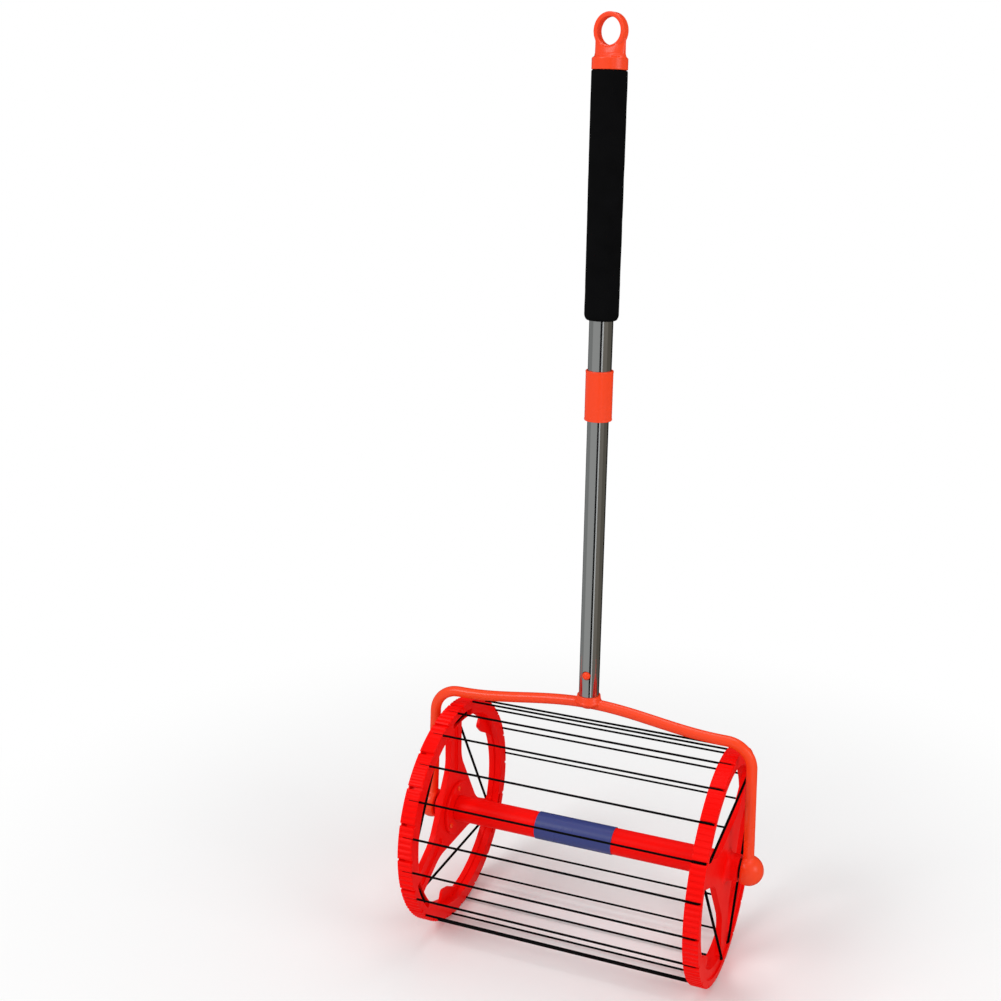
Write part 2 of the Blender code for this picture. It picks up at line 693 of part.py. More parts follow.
def screw_shape():
    """A round-headed screw at the top of the screw circle, its head inside the drum."""
    under_head = FLANGE_INNER_FACE - FIT
    head = SCREW_HEAD_DIAMETER / 2
    shank = SCREW_SHANK_DIAMETER / 2
    tip = WEB_INNER_FACE + SCREW_BITE
    screw = turned("screw", [
        (0, tip), (shank / 2, tip), (shank, tip - SCREW_POINT), (shank, under_head),
        (head, under_head), (head, under_head - SCREW_HEAD_SIDE),
        (head - SCREW_HEAD_SLOPE, under_head - SCREW_HEAD_HEIGHT),
        (0, under_head - SCREW_HEAD_HEIGHT)], 8, False)
    return moved(screw, Matrix.Translation((0, SCREW_CIRCLE, 0)))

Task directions
From the data above, extract every line in its exact form.

Written response
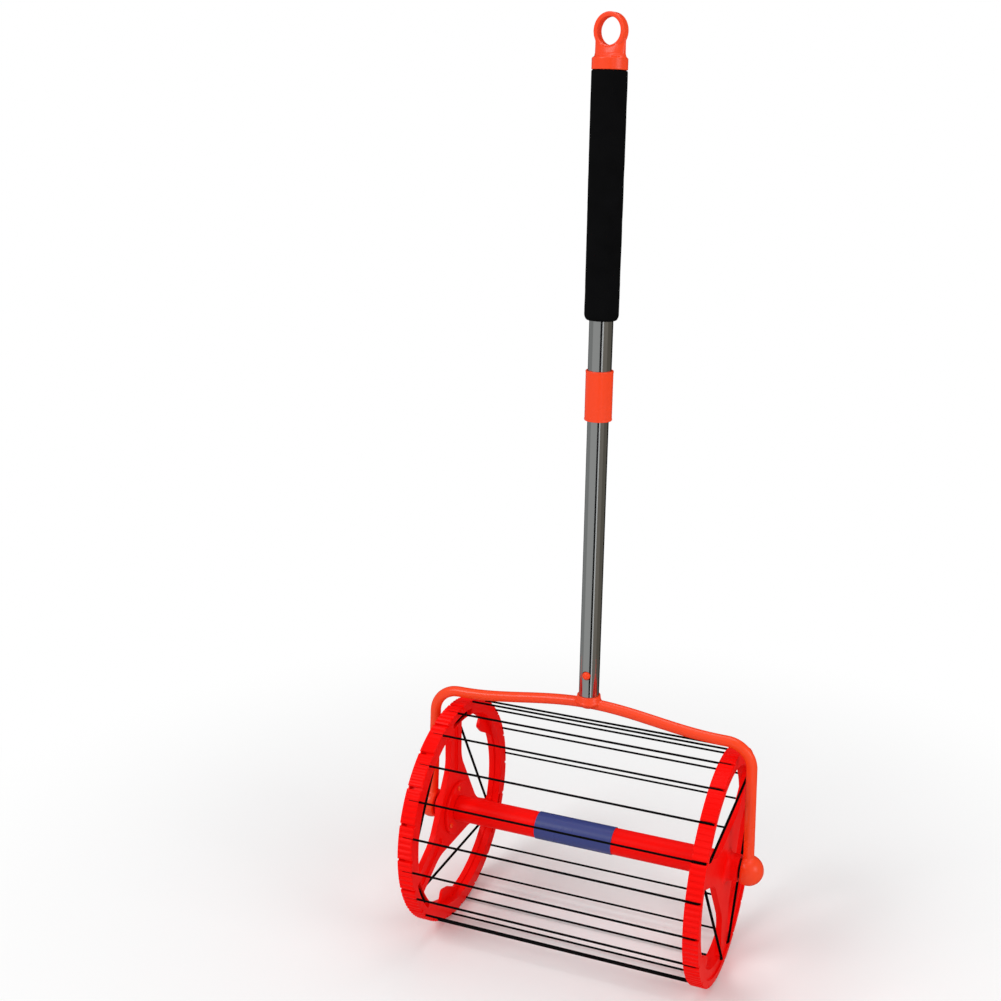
Write part 2 of the Blender code for this picture. It picks up at line 693 of part.py. More parts follow.
def screw_shape():
    """A round-headed screw at the top of the screw circle, its head inside the drum."""
    under_head = FLANGE_INNER_FACE - FIT
    head = SCREW_HEAD_DIAMETER / 2
    shank = SCREW_SHANK_DIAMETER / 2
    tip = WEB_INNER_FACE + SCREW_BITE
    screw = turned("screw", [
        (0, tip), (shank / 2, tip), (shank, tip - SCREW_POINT), (shank, under_head),
        (head, under_head), (head, under_head - SCREW_HEAD_SIDE),
        (head - SCREW_HEAD_SLOPE, under_head - SCREW_HEAD_HEIGHT),
        (0, under_head - SCREW_HEAD_HEIGHT)], 8, False)
    return moved(screw, Matrix.Translation((0, SCREW_CIRCLE, 0)))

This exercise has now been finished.